Another group of winners includes software firms offering digital twin and factory optimization tools. As reshoring spreads, firms need to maximize productivity without expanding headcount. That’s where companies like PTC (industrial IoT), AspenTech (process optimization), and Rockwell Automation (factory robotics) come into play. While large-cap tech remains cyclical and exposed to consumer sentiment, these industrial software providers are experiencing steady multi-year tailwinds aligned with the slow-motion manufacturing renaissance.
Risks in a Fragmenting World
While the upside potential in a de-globalizing world is real, there are important risks to consider. First, the inflationary impact of localized production is not trivial. The very reason global trade scaled up was cost efficiency—reshoring introduces redundancies, higher labor costs, and less competitive pricing. For firms unable to pass through these costs, margin compression becomes a real danger.

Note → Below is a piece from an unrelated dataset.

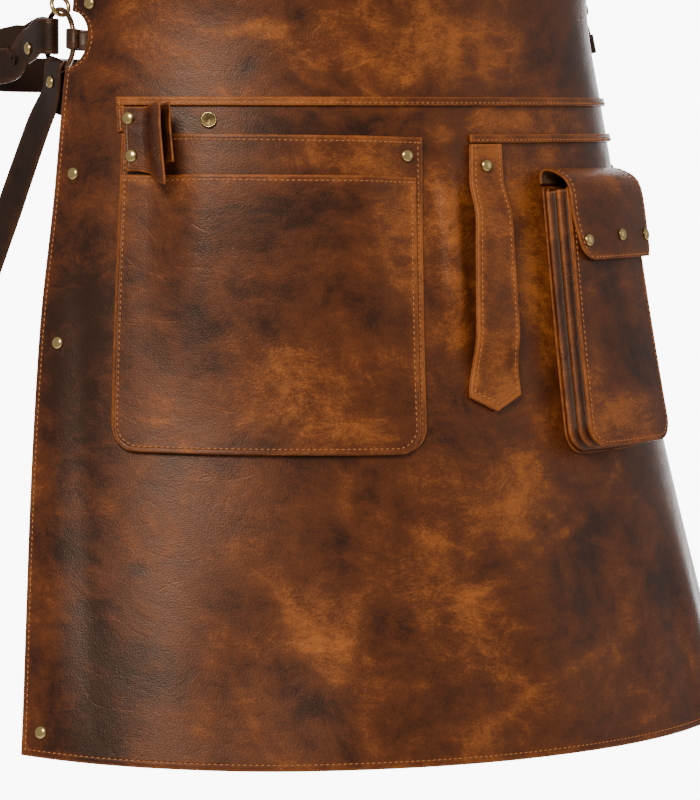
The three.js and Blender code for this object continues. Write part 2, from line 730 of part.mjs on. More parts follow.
// The U of a strap that is folded round a bar: out on one side, round its front and back on the other.
function foldRound(bar, forward, outward, gap, reach) {
  return [
    { at: bar.clone().addScaledVector(outward, gap), look: outward.clone() },
    {
      at: bar.clone().addScaledVector(outward, gap * 0.75).addScaledVector(forward, reach * 0.72),
      look: outward.clone().addScaledVector(forward, 0.9),
    },
    { at: bar.clone().addScaledVector(forward, reach), look: forward.clone() },
    {
      at: bar.clone().addScaledVector(outward, -gap * 0.75).addScaledVector(forward, reach * 0.72),
      look: outward.clone().negate().addScaledVector(forward, 0.9),
    },
    { at: bar.clone().addScaledVector(outward, -gap), look: outward.clone().negate() },
  ];
}

const [leftFrame] = sideFrames;
const ringHalfSpan = Math.abs(leftFrame.centre.x);
const foldGap = ringWire / 2 + 0.8 + strapLeather / 2;
// A point of the way from a ring round behind the wearer. x, back and down are shares of the rings' half
// span, measured from the middle of the body, behind the ring and below it; facing turns the outer face
// from straight sideways (0) to straight back (90). inset moves the point inward through the leather.
function routePoint(sideSign, row, inset = 0) {
  const angle = row.facing * degrees;
  const look = vector(sideSign * Math.cos(angle), Math.sin(angle), 0);
  const at = vector(
    sideSign * row.x * ringHalfSpan,
    leftFrame.centre.y + row.back * ringHalfSpan,
    leftFrame.centre.z - row.down * ringHalfSpan,
  );
  return { at: at.addScaledVector(look, -inset), look };
}

// A point beside the fold at a ring, further along the strap and lower or higher.
function besideFold(fold, along, distance, rise) {
  return { at: fold.at.clone().addScaledVector(along, distance).add(vector(0, 0, rise)), look: fold.look.clone() };
}

// Waist belt: one strap from ring to ring behind the wearer. At each ring its end is folded forward round
// the wire, laid back inside a little higher, and riveted.
const beltRoute = [
  { x: 1.055, back: 0.241, down: 0.07, facing: -6 },
  { x: 1.085, back: 0.368, down: 0.09, facing: 8 },
  { x: 1.02, back: 0.491, down: 0.105, facing: 42 },
  { x: 0.78, back: 0.588, down: 0.11, facing: 66 },
  { x: 0.42, back: 0.632, down: 0.114, facing: 80 },
  { x: 0, back: 0.649, down: 0.114, facing: 90 },
];
const beltReturnRoute = [
  { x: 1.055, back: 0.241, down: 0, facing: -6 },
  { x: 1.085, back: 0.368, down: 0.018, facing: 8 },
  { x: 1.02, back: 0.491, down: 0.035, facing: 42 },
];
const beltReturnInset = 6;
const beltFold = foldGap + 3;
const beltFoldRise = 3;
const beltFoldReach = 12;

function beltEnd(frame) {
  const wire = frame.centre.clone().addScaledVector(frame.back, ringRadius).add(vector(0, 0, beltFoldRise));
  const fold = foldRound(wire, frame.back.clone().negate(), frame.outward, beltFold, beltFoldReach);
  const outside = fold[0];
  const inside = fold[fold.length - 1];
  const outerLeg = [besideFold(outside, frame.back, 26, -10), besideFold(outside, frame.back, 9, -4.5)];
  const innerLeg = [besideFold(inside, frame.back, 9, 1), besideFold(inside, frame.back, 26, 2)];
  const returned = beltReturnRoute.map((row) => {
    const point = routePoint(frame.sideSign, row, beltReturnInset);
    return { at: point.at, look: point.look.negate() };
  });
  return [...outerLeg, ...fold, ...innerLeg, ...returned];
}

const beltPoints = [
  ...beltEnd(sideFrames[0]).reverse(),
  ...beltRoute.map((row) => routePoint(-1, row)),
  ...beltRoute.slice(0, -1).reverse().map((row) => routePoint(1, row)),
  ...beltEnd(sideFrames[1]),
];
addPiece("waist_belt", strapGeometry(beltPoints, strapWidth, 20), "darkLeather");

// Slack straps: a second strap hangs loose from each ring. It is folded round the lower rear of the ring
// and runs down and back from there to a free end.
const slackWidth = 26;
const slackAngle = 10;
const slackFoldReach = 8;
const slackRoute = [
  { x: 1.035, back: 0.1, down: 0.285, facing: -14 },
  { x: 1.088, back: 0.215, down: 0.557, facing: -20 },
  { x: 1.13, back: 0.316, down: 0.79, facing: -16 },
  { x: 1.17, back: 0.45, down: 1.06, facing: -10 },
  { x: 1.2, back: 0.56, down: 1.26, facing: -8 },
];

// The way out from the ring's middle that the slack strap takes.
function slackHeading(frame) {
  const lower = vector(0, 0, -Math.cos(slackAngle * degrees));
  return lower.addScaledVector(frame.back, Math.sin(slackAngle * degrees));
}

function slackEnd(frame) {
  const heading = slackHeading(frame);
  const wire = frame.centre.clone().addScaledVector(heading, ringRadius);
  const fold = foldRound(wire, heading.clone().negate(), frame.outward, foldGap, slackFoldReach);
  const inside = fold[fold.length - 1];
  const outerLeg = besideFold(fold[0], heading, 18, 0);
  return [outerLeg, ...fold, besideFold(inside, heading, 12, 0), besideFold(inside, heading, 34, 0)];
}

for (const frame of sideFrames) {
  const points = [...slackEnd(frame).reverse(), ...slackRoute.map((row) => routePoint(frame.sideSign, row))];
  addPiece(`slack_strap_${frame.side}`, strapGeometry(points, slackWidth, 22), "darkLeather");
}

// The rivets that close the two straps' folds at each ring.
for (const frame of sideFrames) {
  const seats = [
    {
      name: "belt_rivet",
      at: frame.centre.clone().addScaledVector(frame.back, ringRadius + 14).add(vector(0, 0, -6)),
      stand: beltFold,
    },
    {
      name: "slack_rivet",
      at: frame.centre.clone().addScaledVector(slackHeading(frame), ringRadius + 9),
      stand: foldGap,
    },
  ];
  for (const seat of seats) {
    const mesh = addPiece(`${seat.name}_${frame.side}`, capGeometry(rivetCap, 2.4), "brass");
    mesh.position.copy(seat.at).addScaledVector(frame.outward, seat.stand + strapLeather / 2 + rivetGap);
    mesh.quaternion.setFromUnitVectors(vector(0, 0, 1), frame.outward);
  }
}

// Snap hooks: a hook through the top of the ring, a swivel post and an eye for the shoulder strap.
const hookWire = 3.4;
const hookRadius = 7.6;
const hookPost = 14;
const eyeWidth = 36;
const eyeHeight = 12;
const hookLean = vector(0.38, 0.45, 1).normalize();

function barBetween(from, to, radius, sides = 5) {
  const length = from.distanceTo(to);
  const bar = new THREE.CylinderGeometry(radius, radius, length, sides);
  bar.translate(0, length / 2, 0);
  const aim = new THREE.Quaternion().setFromUnitVectors(vector(0, 1, 0), to.clone().sub(from).normalize());
  bar.applyQuaternion(aim);
  bar.translate(from.x, from.y, from.z);
  return bar;
}

const hooks = sideFrames.map((frame) => {
  const up = vector(-frame.sideSign * hookLean.x, hookLean.y, hookLean.z);
  const ringTop = frame.centre.clone().add(vector(0, 0, ringRadius));
  const seat = ringWire / 2 + 0.7 + hookWire / 2;
  const middle = ringTop.clone().addScaledVector(up, hookRadius - seat);
  const across = new THREE.Vector3().crossVectors(up, frame.back).normalize();
  const facing = new THREE.Vector3().crossVectors(across, up).normalize();
  const loop = new THREE.TorusGeometry(hookRadius, hookWire / 2, 6, 14);
  loop.applyQuaternion(new THREE.Quaternion().setFromUnitVectors(vector(0, 0, 1), facing));
  loop.translate(middle.x, middle.y, middle.z);
  const postFoot = middle.clone().addScaledVector(up, hookRadius - 0.5);
  const postHead = postFoot.clone().addScaledVector(up, hookPost);
  const wide = facing.clone();
  const corners = [[-1, 0], [1, 0], [1, 1], [-1, 1]].map(([w, h]) => (
    postHead.clone().addScaledVector(wide, (w * eyeWidth) / 2).addScaledVector(up, h * eyeHeight)));
  let solid = toSolid(loop).add(toSolid(barBetween(postFoot, postHead.clone().addScaledVector(up, 1), 3.6, 8)));
  corners.forEach((corner, k) => {
    const next = corners[(k + 1) % 4];
    const along = next.clone().sub(corner).normalize().multiplyScalar(1.2);
    solid = solid.add(toSolid(barBetween(corner.clone().sub(along), next.clone().add(along), 1.6)));
  });
  addPiece(`snap_hook_${frame.side}`, toGeometry(solid), "brass");
  return { frame, up, across, bar: corners[2].clone().add(corners[3]).multiplyScalar(0.5), wide };
});

// Shoulder straps: riveted to the bib's top corners, over the shoulders, crossed at the back and down to
// the hooks. Columns are shares of the half width and half depth of the wearer's body and of the height
// from shoulder to waist; outside lifts the strap that crosses on top.
const bodyHalfWidth = 170;
const bodyHalfDepth = 118;
const strapRoute = [
  { x: 0.60, y: -0.50, z: -0.06, look: [0.2, -0.75, 0.62] },
  { x: 0.54, y: -0.24, z: -0.012, look: [0.16, -0.35, 0.92] },
  { x: 0.50, y: 0, z: 0, look: [0.1, 0, 1] },
  { x: 0.44, y: 0.34, z: -0.022, look: [0.1, 0.4, 0.9] },
  { x: 0.34, y: 0.78, z: -0.135, look: [0.05, 0.8, 0.45] },
  { x: 0.20, y: 1.0, z: -0.235, look: [0, 1, 0.12] },
  { x: 0, y: 1.06, z: -0.355, look: [0, 1, 0] },
  { x: -0.30, y: 1.05, z: -0.46, look: [-0.1, 1, 0] },
  { x: -0.66, y: 1.0, z: -0.55, look: [-0.35, 1, 0] },
  { x: -1.0, y: 0.9, z: -0.62, look: [-0.75, 0.8, 0.05] },
];
const crossingLift = 3.2;
const bibStrapLap = 44;

for (const hook of hooks) {
  const sign = hook.frame.sideSign;
  const lift = sign < 0 ? crossingLift : 0;
  const cornerAcross = -sign * (bibTopWidth / 2 - 22);
  const bib = [bibStrapLap, bibStrapLap / 2, -4].map((lap) => ({
    at: onForm(cornerAcross, -bibHeight + lap, seamGap + strapLeather / 2 + (lap < 0 ? 0.9 : 0)),
    look: formNormal(cornerAcross, -bibHeight + lap),
  }));
  const over = strapRoute.map((row) => {
    const look = vector(-sign * row.look[0], row.look[1], row.look[2]).normalize();
    const at = vector(-sign * row.x * bodyHalfWidth, row.y * bodyHalfDepth, row.z * shoulderToWaist);
    const shift = strapLeather / 2 + lift * ease(0.2, 0.9, row.y);
    return { at: at.addScaledVector(look, shift), look };
  });
  const outward = hook.across.clone();
  if (outward.x * sign < 0) {
    outward.negate();
  }
  const gap = 1.6 + 0.5 + strapLeather / 2;
  const fold = foldRound(hook.bar, hook.up.clone().negate(), outward, gap, gap);
  const legs = fold.length - 1;
  const outerLeg = [34, 12].map((up) => ({ at: fold[0].at.clone().addScaledVector(hook.up, up), look: outward }));
  const innerLeg = [12, 34].map((up) => ({
    at: fold[legs].at.clone().addScaledVector(hook.up, up),
    look: outward.clone().negate(),
  }));
  const points = [...bib, ...over, ...outerLeg, ...fold, ...innerLeg];
  addPiece(`shoulder_strap_${hook.frame.side}`, strapGeometry(points, shoulderStrapWidth, 22), "darkLeather");
  for (const [k, lap] of [[1, 37], [2, 21]]) {
    const mesh = addPiece(`bib_rivet_${hook.frame.side}_${k}`, capGeometry(rivetCap, 2.4), "brass");
    seatOnForm(mesh, cornerAcross, -bibHeight + lap, seamGap + strapLeather + rivetGap);
  }
}

export default apron;
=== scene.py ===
import bpy
import numpy as np
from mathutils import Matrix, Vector


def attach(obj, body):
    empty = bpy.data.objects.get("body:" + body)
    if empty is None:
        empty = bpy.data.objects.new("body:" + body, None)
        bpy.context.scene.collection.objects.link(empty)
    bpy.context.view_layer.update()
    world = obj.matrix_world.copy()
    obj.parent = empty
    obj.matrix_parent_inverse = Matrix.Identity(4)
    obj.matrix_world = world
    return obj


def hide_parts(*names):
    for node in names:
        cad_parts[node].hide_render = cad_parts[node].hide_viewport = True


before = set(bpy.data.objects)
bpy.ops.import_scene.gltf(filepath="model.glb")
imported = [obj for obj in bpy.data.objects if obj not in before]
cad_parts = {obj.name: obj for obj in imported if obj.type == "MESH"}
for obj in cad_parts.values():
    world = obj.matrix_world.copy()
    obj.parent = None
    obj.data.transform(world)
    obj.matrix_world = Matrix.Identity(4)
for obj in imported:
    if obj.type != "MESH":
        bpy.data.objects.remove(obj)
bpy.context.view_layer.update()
MM = 0.001

# Camera: it stands in front of the apron and 29 degrees round towards its snap tabs, a little below the waist,
# and looks slightly down. The picture is 700 x 800, so the long side is the height.
waist_z = -460.0
view_angle = np.radians(29)
camera_distance = 3200.0
camera_below_waist = 15.0
camera_pitch = np.radians(3.85)
sensor = 36.0
picture_height = 800
focal_pixels = 4160.0
optical_centre_shift = -11 / picture_height
lens = bpy.data.cameras.new("camera")
lens.sensor_width = sensor
lens.lens = focal_pixels / picture_height * sensor
lens.shift_x = optical_centre_shift
lens.clip_end = 20
camera = bpy.data.objects.new("camera", lens)
camera.location = Vector((
    -np.sin(view_angle) * camera_distance,
    -np.cos(view_angle) * camera_distance,
    waist_z - camera_below_waist,
)) * MM
camera.rotation_euler = (np.pi / 2 - camera_pitch, 0, -view_angle)
bpy.context.scene.collection.objects.link(camera)
bpy.context.scene.camera = camera

# Wrapped form: the curve that the leather takes when the apron is put on. Every sewn piece is laid out on it
# by its distance round the curve from the centre line (across) and its drop below the waist line.
bib_height = 330.0
skirt_length = 486.0
waist_width = 576.0
hem_width = 718.0
bib_top_width = 270.0
hem_side_rise = 9.0
chest_depth = 112.0
waist_depth = 96.0
hem_depth = 193.0

# At each level of the form: its drop, half its arc, how far the leather has turned at its edge, and how far
# its front stands before the rings. flat_front is the share of the turn that is kept for the sides.
flat_front = 0.35
section_drops = np.array([
    -bib_height, -bib_height * 0.62, -bib_height * 0.23, 0, skirt_length / 2, skirt_length,
])
section_arcs = np.array([
    waist_width * 0.5, waist_width * 0.482, waist_width * 0.481, waist_width * 0.5,
    (waist_width + hem_width) * 0.25, hem_width * 0.5,
])
section_wraps = np.radians([74, 74, 74, 72, 67, 62])
section_depths = np.array([
    chest_depth, chest_depth * 0.9, waist_depth * 0.93, waist_depth,
    (waist_depth + hem_depth) * 0.467, hem_depth,
])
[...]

Second, the geopolitics that catalyze reshoring can just as easily disrupt it. Tariff wars, regional conflicts, or new trade alliances can shift the landscape overnight. Investors betting on U.S.-centric manufacturing must still monitor Washington’s trade policy for volatility risk.
Third, not every reshoring initiative will succeed. Some regions lack the skilled labor or energy infrastructure to support scaled manufacturing. Without sustained training programs and energy policy reforms, parts of the U.S. could overbuild before demand materializes. This has implications for real estate and infrastructure investors banking on long-duration leasing models.
Finally, valuation risk must be managed. Many reshoring plays have already rallied sharply since mid-2023, and while earnings are improving, some stocks are trading on stretched multiples relative to their historical averages. Active managers need to distinguish between narrative-driven spikes and companies with durable earnings power.
Conclusion
The De-Globalization Index is more than an academic metric—it’s a window into how capital is repositioning itself in a world that increasingly values resilience over efficiency. From factories in the American South to industrial parks in northern Mexico, the investment landscape is being redrawn along regional lines. Industrial real estate, automation, and overlooked small caps stand to benefit as globalization takes a more fragmented form.
For investors willing to zoom in on where the economic center of gravity is shifting—not just globally but regionally—this era of de-globalization may offer some of the most enduring and differentiated alpha of the decade. It’s not the end of globalization, but a dramatic reshaping—and with it comes a new investment map worth exploring.